The course of such love never does run smoothly, of course, but Joe (Sheffer) and Lisa (Madsen) seem to face an especially rocky road. After their first momentary glimpse of each other, when they fell instantly and deeply in love, the affair is stymied. Joe, you see, is an inmate—at an "honor camp" in the north woods, but a convict nonetheless. And Lisa is only a little less a prisoner, in a nearby Catholic girls' school, where the nuns are still nuns, in habits (both kinds) and attitudes.

But not to worry, the lovers do get together. Rather ingeniously, in fact. And since both are attractive, smart and likeable, their story makes enjoyable viewing.
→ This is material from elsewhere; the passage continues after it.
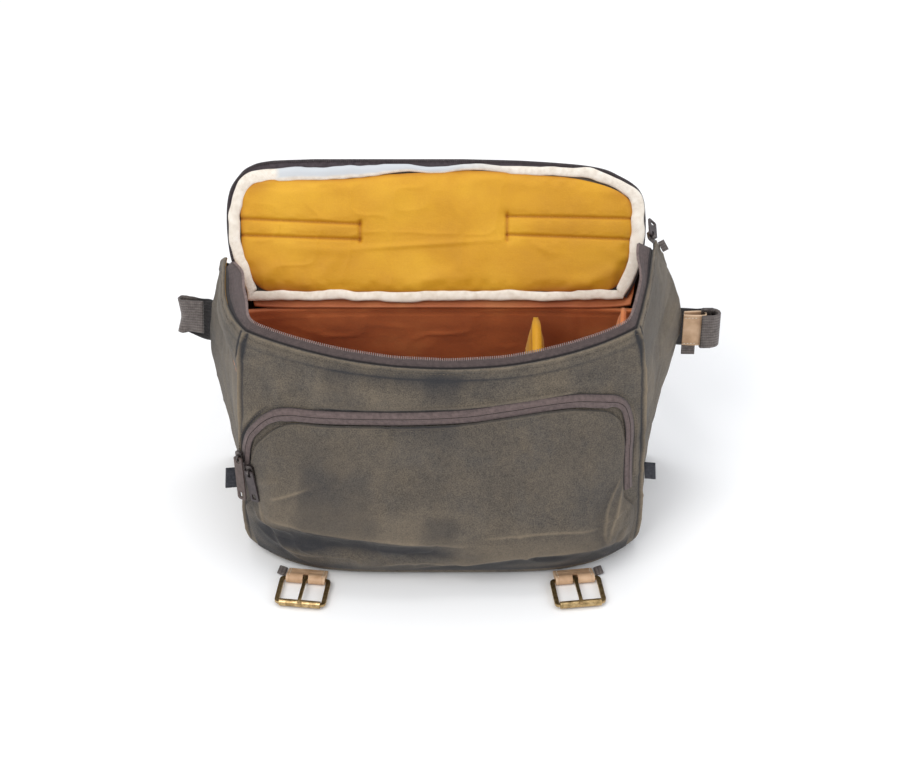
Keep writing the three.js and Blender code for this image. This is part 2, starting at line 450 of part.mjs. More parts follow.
// slider on a surface at origin: up = surface normal, along = away from the closed teeth
function zipSlider(name, origin, up, along, pullLong, pullDir) {
  const z = new THREE.Vector3(...up).normalize(), y = new THREE.Vector3(...along);
  y.addScaledVector(z, -y.dot(z)).normalize();
  const x = new THREE.Vector3().crossVectors(y, z);
  place(piece(name + "_slider", sliderGeo.clone(), 0x5a504c, 0.45, 0.6), origin, x.toArray(), y.toArray(), z.toArray());
  const bar = new THREE.Vector3(...origin).addScaledVector(z, SLIDER.thick + SLIDER.lift);
  const hang = new THREE.Vector3(...pullDir);
  hang.addScaledVector(x, -hang.dot(x)).normalize().negate();
  const flat = new THREE.Vector3().crossVectors(x, hang);
  place(piece(name + "_pull", pullGeo(pullLong), 0x6b5f58, 0.5, 0.3), bar.toArray(), x.toArray(), hang.toArray(), flat.toArray());
}
// place on the arch tape, k stations up from its left end and inset from its outer edge
function onArch(k, edge, out) {
  const i = Math.floor(k), f = k - i, a = archAt(i, edge), b = archAt(i + 1, edge);
  return frontPoint(mix(a[0], b[0], f), mix(a[1], b[1], f), out);
}
function archSlider(name, k, edge, long, dir) {
  const o = onArch(k, edge, 4.6), high = onArch(k, edge, 5.6);
  zipSlider(name, o, high.map((c, i) => c - o[i]), dir.map((c) => -c), long, dir);
}
archSlider("pocket_zip_a", 2.6, 1.3, PULL.long, [0.05, -0.13, -1]);
archSlider("pocket_zip_b", 1.45, 11, 33, [0.16, -0.14, -1]);
zipSlider("mouth_zip", [189.6, 50, 283.2], [0.7, 0.05, 0.7], [0.05, -1, 0.05], 24, [0.35, 1, -0.3]);

// ---------------------------------------------------------------- small webbing pieces
// folded loop standing out of a seam
function tab(name, origin, out, wide, long, thick, axis) {
  const o = new THREE.Vector3(...origin), d = new THREE.Vector3(...out).normalize();
  piece(name, band([0, 0.5, 1].map((k) => o.clone().addScaledVector(d, long * k).toArray()), wide, thick, () => axis), 0x4b4644, 0.85);
}
tab("side_tab_left", [-187.4, -56.4, 88], [-1, -0.25, 0.1], 22, 14, 3, [0, 0.1, 1]);
tab("side_tab_right", [187.4, -56.4, 96], [1, -0.25, 0.1], 18, 10, 3, [0, 0.1, 1]);
tab("rear_tab", [201.4, 66, 262], [1, 0.2, 0.5], 12, 6, 3, [-0.3, 0, 1]);

// ---------------------------------------------------------------- buckle tabs
const turned = (b, x, y, z) => {
  const a = THREE.MathUtils.degToRad(b.splay);
  return [b.x + x * Math.cos(a) - y * Math.sin(a), b.y + x * Math.sin(a) + y * Math.cos(a), z];
};
for (const b of BUCKLES) {
  const frameOf = (mesh) => place(mesh, [b.x, b.y, 0], turned({ ...b, x: 0, y: 0 }, 1, 0, 0), turned({ ...b, x: 0, y: 0 }, 0, 1, 0), [0, 0, 1]);
  // leather: lower layer, round the heel bar, upper layer back, slot for the prong
  const r = BUCKLE.bore + LEATHER / 2, h = BUCKLE.height, path = [[0, 2.4, LEATHER / 2 + 0.5], [0, -6, LEATHER / 2 + 0.5], [0, BUCKLE.heelY + 1, h - r]];
  for (let a = 1; a < 8; a++) path.push([0, BUCKLE.heelY - r * Math.sin((a * Math.PI) / 8), h - r * Math.cos((a * Math.PI) / 8)]);
  path.push([0, BUCKLE.heelY + 1.5, h + r], [0, -6.5, h + 0.4], [0, -2.5, LEATHER * 1.5 + 1.3]);
  const loop = toSolid(band(path, 37, LEATHER, () => [1, 0, 0]));
  const slot = toSolid(new THREE.BoxGeometry(6, 18, 12).translate(0, BUCKLE.heelY - 3, h));
  frameOf(piece("buckle_tab_" + b.side, fromSolid(loop.subtract(slot)), 0xb28c6c, 0.6));
  // frame: rectangular wire ring lying flat
  const long = BUCKLE.heelY - BUCKLE.frontY + BUCKLE.wire, mid = (BUCKLE.heelY + BUCKLE.frontY) / 2;
  const ring = roundedRect(BUCKLE.outerW, long, 4.5);
  ring.holes.push(roundedRect(BUCKLE.window, long - 2 * BUCKLE.wire, 1, new THREE.Path()));
  frameOf(piece("buckle_frame_" + b.side, extruded(ring, BUCKLE.wire, 4).translate(0, mid, h - BUCKLE.wire / 2), 0x96825f, 0.35, 0.9));
  // roller on the front bar
  const tube = new THREE.Shape().absarc(0, 0, BUCKLE.roller, 0, 2 * Math.PI);
  tube.holes.push(new THREE.Path().absarc(0, 0, BUCKLE.bore, 0, 2 * Math.PI));
  frameOf(piece("buckle_roller_" + b.side, extruded(tube, 38.4, 16).rotateY(Math.PI / 2).translate(-19.2, BUCKLE.frontY, h), 0xa8946c, 0.3, 0.9));
  // prong: eye round the heel bar, arm resting on the roller
  const eye = new THREE.Shape(), y0 = BUCKLE.heelY, tip = BUCKLE.frontY - 4.2, over = h + BUCKLE.roller + 0.3;
  eye.moveTo(y0 + 3.5, h);
  eye.absarc(y0, h, 3.5, 0, Math.PI * 0.62).lineTo(BUCKLE.frontY + 5, over + 2).lineTo(BUCKLE.frontY, over + 2.1).lineTo(tip, over + 1.3).lineTo(tip + 0.3, over - 0.4).lineTo(BUCKLE.frontY, over);
  eye.lineTo(BUCKLE.frontY + 5, over - 0.2).lineTo(y0 - 3.4, h + 0.9).absarc(y0, h, 3.5, Math.PI * 0.92, 2 * Math.PI);
  eye.holes.push(new THREE.Path().absarc(y0, h, 2.15, 0, 2 * Math.PI));
  const basis = new THREE.Matrix4().makeBasis(new THREE.Vector3(0, 1, 0), new THREE.Vector3(0, 0, 1), new THREE.Vector3(1, 0, 0));
  frameOf(piece("buckle_prong_" + b.side, extruded(eye, 3.2, 10).applyMatrix4(basis).translate(-1.6, 0, 0), 0x96825f, 0.35, 0.9));
  // short end of webbing beside the leather
  const dir = b.side === "left" ? -1 : 1;
  frameOf(piece("web_stub_" + b.side, band([[dir * 23.5, 1.5, 3.4], [dir * 24, -3, 3.2], [dir * 24.6, -7.5, 2.6]], 8, 2.4, () => [1, 0, 0.25 * dir]), 0x787070, 0.85));
}

// ---------------------------------------------------------------- carrying strap and its hardware
const BAR = { x1: 247.5, x2: 257.2, y: 82, z: 157, wire: 3, high: 46 };
// leather lug folded round the ring's inner bar
const lug = [[229.4, 79.4, 0], [238, 78.6, 0]];
for (let a = 0; a <= 8; a++) lug.push([BAR.x1 + 3.3 * Math.sin((a * Math.PI) / 8), BAR.y - 3.3 * Math.cos((a * Math.PI) / 8), 0]);
lug.push([238, 85.2, 0], [230.2, 84.4, 0]);
piece("strap_lug_right", band(lug.map(([x, y]) => [x, y, BAR.z]), 36, LEATHER, () => [0, 0, 1]), 0xb28c6c, 0.6);
const loopShape = roundedRect(BAR.x2 - BAR.x1 + BAR.wire, BAR.high, 2.4);
loopShape.holes.push(roundedRect(BAR.x2 - BAR.x1 - BAR.wire, BAR.high - 2 * BAR.wire, 0.8, new THREE.Path()));
place(piece("strap_ring", extruded(loopShape, BAR.wire, 3).translate(0, 0, -BAR.wire / 2), 0x8d8377, 0.35, 0.9), [(BAR.x1 + BAR.x2) / 2, BAR.y, BAR.z], [1, 0, 0], [0, 0, 1], [0, -1, 0]);
// webbing tail under the lug
piece("lug_webbing", band([[229.6, 82.1, 0], [236, 81.9, 0], [242.4, 81.8, 0]].map(([x, y]) => [x, y, 134]), 16, 1.8, () => [0.1, 0, 1]), 0x787070, 0.85);
const strapPath = curve(STRAP.map(({ x, y, z }) => [x, y, z]), 72);
const leaning = (k) => {
  const step = THREE.MathUtils.smoothstep; // leans back over the floor, and forward in the loop at the left lug
  return [0, 0.36 * step(Math.min(k, 1 - k), 0.07, 0.3) - 0.45 * step(k, 0.94, 0.972) * (1 - step(k, 0.978, 1)), 1];
};
piece("shoulder_strap", band(strapPath, WEB_W, WEB_T, leaning), 0x787070, 0.85);

export default group;
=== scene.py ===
import math

import bmesh
import bpy
import numpy as np
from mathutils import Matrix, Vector


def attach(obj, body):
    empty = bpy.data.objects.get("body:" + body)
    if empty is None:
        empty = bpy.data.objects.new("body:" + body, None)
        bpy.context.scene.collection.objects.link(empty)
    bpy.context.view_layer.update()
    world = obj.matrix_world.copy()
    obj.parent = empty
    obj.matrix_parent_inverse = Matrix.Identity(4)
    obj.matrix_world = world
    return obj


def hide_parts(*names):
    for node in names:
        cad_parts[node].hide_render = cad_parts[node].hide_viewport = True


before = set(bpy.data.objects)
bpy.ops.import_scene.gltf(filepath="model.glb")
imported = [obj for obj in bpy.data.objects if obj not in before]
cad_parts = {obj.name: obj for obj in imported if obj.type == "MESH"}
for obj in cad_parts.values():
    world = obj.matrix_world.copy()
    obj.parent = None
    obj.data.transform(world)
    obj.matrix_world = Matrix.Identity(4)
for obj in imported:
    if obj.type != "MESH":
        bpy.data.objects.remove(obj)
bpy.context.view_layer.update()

# ---------------------------------------------------------------- camera and light
scene = bpy.context.scene
TARGET = Vector((0.007, 0, 0.155))
cam_data = bpy.data.cameras.new("camera")
cam_data.lens, cam_data.sensor_width = 94.64, 36
cam = bpy.data.objects.new("camera", cam_data)
scene.collection.objects.link(cam)
elevation = math.radians(38)
back = Vector((0, -math.cos(elevation), math.sin(elevation)))
cam.location = TARGET + back * 2.2
cam.rotation_mode = "QUATERNION"
cam.rotation_quaternion = (-back).to_track_quat("-Z", "Y")
cam_data.clip_start, cam_data.clip_end = 0.05, 50
scene.camera = cam
scene.view_settings.view_transform = "Standard"

world = bpy.data.worlds.new("studio")
scene.world = world
world.use_nodes = True
world.node_tree.nodes["Background"].inputs[0].default_value = (0.94, 0.96, 1.0, 1)
world.node_tree.nodes["Background"].inputs[1].default_value = 0.72


def light(name, place, aim, size, power, colour=(1, 1, 1)):
    data = bpy.data.lights.new(name, "AREA")
    data.shape, data.size, data.energy, data.color = "SQUARE", size, power, colour
    o = bpy.data.objects.new(name, data)
    scene.collection.objects.link(o)
    o.location = place
    o.rotation_mode = "QUATERNION"
    o.rotation_quaternion = (Vector(aim) - Vector(place)).to_track_quat("-Z", "Y")


light("key", (-1.1, -1.5, 2.3), (0, 0, 0.1), 1.5, 36, (1, 0.985, 0.96))
light("fill", (1.7, -1.1, 1.5), (0, 0, 0.15), 1.6, 12, (0.95, 0.97, 1))
light("top", (0, 0.5, 2.4), (0, 0, 0.1), 1.4, 18)

# ---------------------------------------------------------------- sizes, in millimetres as in the CAD
CANVAS, PAD, GAP, BASE_R = 2.2, 5, 0.3, 10
ZIP_RISE, ZIP_SEWN, TAPE = 7, 8, 1.2
WEB_W, WEB_T, LEATHER = 38, 2.2, 1.8


def table(columns, *rows):
    data = np.array(rows, float)
    return {name: data[:, i] for i, name in enumerate(columns.split())}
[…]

Unfortunately, while staying attractive and more-or-less likeable, they lose their smarts in the heat of passion. (And believe me, these two create enough romantic energy to steam up your glasses, just by looking at each other across the room!) The movie loses its intelligence—and its appeal—at about the same time.

Less jaded (and younger!) romantics than I, perhaps, might be enchanted by the lovers' flight from the world of adults, authority and reality. But, charmed as I am by the movie's first half, I think the last is pretty dumb.

Sheffer was unimpressive in his last movie, That Was Then, This Is Now. But he's in his element here as a romantic lead. He conveys Joe's sensitivity and intelligence as well as his strength. Madsen is as sexily ethereal here as she was in Creator or Electric Dreams. And Lisa's intelligence is as apparent as her physical beauty.

Fine as both actors are individually however, together their sum is something else. They make excellent screen lovers, when not all couples do, generating almost visible lines of animal magnetic force drawing their characters together.

The supporting characters in Fire with Fire are mostly too stereotyped to be very interesting. Although some of the kids provide a little fun, particularly at the dance Lisa engineers to get the boys to meet the girls. This scene is the best in the movie. It finds a way to provide plenty of steamy romance without insulting the viewers' or the characters' intelligence. Too bad the rest of the movie doesn't measure up.